All districts in Colorado, he notes, would receive increased funding under the amendment, but more money would go to certain districts that have more low-income students, English language learners, or special-education students.

Proponents of the bill are vastly better funded, with some $10 million in donations so far, including major gifts from Mr. Bloomberg and the Bill and Melinda Gates Foundation. The main group opposing it, Coloradans for Real Education Reform, has raised about $25,000. Education Secretary Arne Duncan has come out in favor of it, saying that if it’s passed, “Colorado will become the educational model for every other state to follow.” And Governor Hickenlooper is a big backer.

But getting voters to approve a tax increase, especially in a depressed economy, is a tough goal, and despite the lopsided funding advantage for supporters of the bill, most observers expect the vote to be very close, whatever the result.
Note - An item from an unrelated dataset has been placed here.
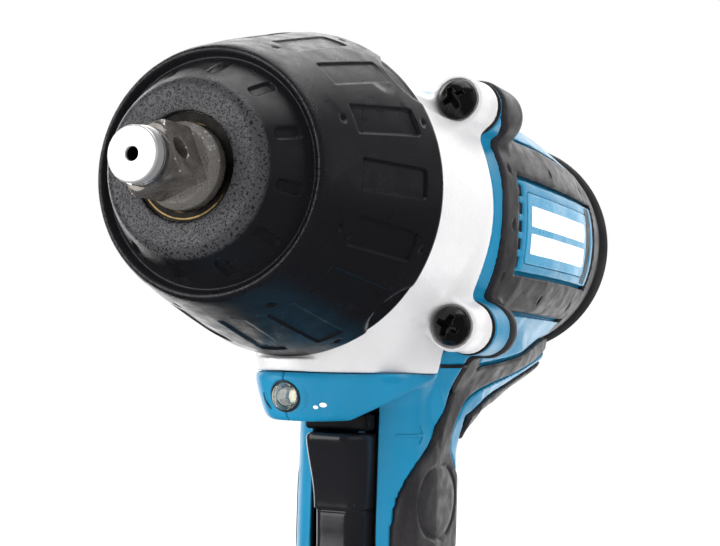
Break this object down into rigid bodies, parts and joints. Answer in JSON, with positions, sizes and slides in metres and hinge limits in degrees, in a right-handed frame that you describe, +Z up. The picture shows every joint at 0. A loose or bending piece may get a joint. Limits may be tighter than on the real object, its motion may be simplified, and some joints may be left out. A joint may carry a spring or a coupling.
{
  "type": "impact wrench",
  "caption": "Cordless half-inch impact wrench with a rubber-nosed hammer case, clamshell housing with soft grip, trigger, and slide-on battery pack.",
  "frame": {"origin": "on the battery pack's flat underside, below the drive axis, in the plane of symmetry", "axes": "+X forward along the drive axis, +Y to the tool's left, +Z up from the battery's underside"},
  "size_m": [0.2589, 0.0816, 0.2768],
  "materials": {
    "bright_steel": "ground, with a rough blasted shoulder",
    "hardened_steel": "oiled, machined",
    "spring_steel": "drawn wire",
    "dark_screw_steel": "black oxide",
    "cast_aluminium": "fine die-cast texture, satin",
    "black_rubber": "matt, fine grain",
    "soft_overmould": "matt, fine grain",
    "teal_housing": "satin, fine spark texture",
    "black_plastic": "satin",
    "battery_plastic": "satin, fine spark texture",
    "white_plate": "smooth",
    "bronze": "sintered, oiled",
    "brass": "turned",
    "nickel_strip": "rolled strip",
    "copper": "enamelled",
    "lamination_steel": "stamped",
    "ferrite": "sintered",
    "carbon": "pressed",
    "cell_sleeve": "plastic sleeve",
    "lamp_chip": "phosphor",
    "clear_lens": "clear"
  },
  "bodies": {
    "tool": {"trigger_spring": "spring_steel", "housing_left": "teal_housing", "housing_right": "teal_housing", "overmould_left": "soft_overmould", "overmould_right": "soft_overmould", "rear_cover": "black_plastic", "rear_bumper": "black_rubber", "rear_screws": "dark_screw_steel", "housing_screws": "dark_screw_steel", "hammer_case": "cast_aluminium", "case_screws": "dark_screw_steel", "case_gasket": "black_rubber", "bumper": "black_rubber", "anvil_bushing": "bronze", "nose_ring": "brass", "ring_gear": "hardened_steel", "gearbox_plate": "black_plastic", "spindle_bearing": "bright_steel", "rotor_front_bearing": "bright_steel", "rotor_rear_bearing": "bright_steel", "motor_yoke": "lamination_steel", "motor_magnets": "ferrite", "brush_holder": "black_plastic", "carbon_brushes": "carbon", "brush_springs": "spring_steel", "switch_unit": "black_plastic", "lamp_emitter": "lamp_chip", "lamp_lens": "clear_lens", "terminal_block": "black_plastic", "terminal_blades": "brass", "hook_inserts": "brass", "nameplates": "white_plate"},
    "anvil_body": {"anvil": "bright_steel", "socket_ring": "bright_steel", "socket_o_ring": "black_rubber"},
    "spindle_body": {"spindle": "hardened_steel", "planet_pins": "bright_steel", "cam_balls": "bright_steel", "hammer_spring": "spring_steel"},
    "hammer_body": {"hammer": "hardened_steel"},
    "planet_body_1": {"planet_gear_1": "hardened_steel"},
    "planet_body_2": {"planet_gear_2": "hardened_steel"},
    "rotor_body": {"rotor_shaft": "hardened_steel", "rotor_core": "lamination_steel", "rotor_windings": "copper", "commutator": "copper", "fan": "black_plastic"},
    "trigger_body": {"trigger": "black_plastic"},
    "lever_body": {"direction_lever": "black_plastic"},
    "battery_body": {"battery_lower_case": "battery_plastic", "battery_upper_case": "battery_plastic", "battery_cells": "cell_sleeve", "cell_straps": "nickel_strip", "battery_terminals": "brass", "battery_screws": "dark_screw_steel", "latch_spring": "spring_steel"},
    "latch_body": {"battery_latch": "black_plastic"}
  },
  "joints": [
    {"name": "spindle_spin", "type": "hinge", "parent": "tool", "child": "spindle_body", "pos_m": [0.03, 0, 0.236], "axis": [1, 0, 0], "continuous": true},
    {"name": "anvil_spin", "type": "hinge", "parent": "tool", "child": "anvil_body", "pos_m": [0.1, 0, 0.236], "axis": [1, 0, 0], "continuous": true},
    {"name": "rotor_spin", "type": "hinge", "parent": "tool", "child": "rotor_body", "pos_m": [-0.05, 0, 0.236], "axis": [1, 0, 0], "continuous": true},
    {"name": "planet_1_spin", "type": "hinge", "parent": "spindle_body", "child": "planet_body_1", "pos_m": [0.0175, 0, 0.2228], "axis": [1, 0, 0], "continuous": true},
    {"name": "planet_2_spin", "type": "hinge", "parent": "spindle_body", "child": "planet_body_2", "pos_m": [0.0175, 0, 0.2492], "axis": [1, 0, 0], "continuous": true},
    {"name": "hammer_slide", "type": "slide", "parent": "spindle_body", "child": "hammer_body", "axis": [-1, 0, 0], "range_m": [0, 0.01], "stiffness_N_per_m": 12000, "springref_m": -0.004, "deforming": ["hammer_spring"]},
    {"name": "trigger_pull", "type": "slide", "parent": "tool", "child": "trigger_body", "axis": [-1, 0, 0], "range_m": [0, 0.0065], "stiffness_N_per_m": 1200, "springref_m": -0.004, "deforming": ["trigger_spring"]},
    {"name": "direction_lever_slide", "type": "slide", "parent": "tool", "child": "lever_body", "axis": [0, 1, 0], "range_m": [-0.004, 0.004]},
    {"name": "battery_slide", "type": "slide", "parent": "tool", "child": "battery_body", "axis": [1, 0, 0], "range_m": [0, 0.09]},
    {"name": "latch_press", "type": "slide", "parent": "battery_body", "child": "latch_body", "axis": [0, 0, -1], "range_m": [0, 0.004], "stiffness_N_per_m": 1500, "springref_m": -0.003, "deforming": ["latch_spring"]}
  ],
  "couplings": [
    {"joint": "anvil_spin", "follows": "spindle_spin", "ratio": 1},
    {"joint": "rotor_spin", "follows": "spindle_spin", "ratio": 7.3333},
    {"joint": "planet_1_spin", "follows": "spindle_spin", "ratio": -2.375},
    {"joint": "planet_2_spin", "follows": "spindle_spin", "ratio": -2.375}
  ]
}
In a review of past Colorado ballot measures, Education News Colorado found that since the early 1990s, voters have approved only two measures that affected education funding, neither of which included a general tax increase, while defeating six.

“The tax increases that have a shot at winning have a lot of bipartisan support,” says Caldara of the Independence Institute. “Not a single elected Republican supports this tax increase.”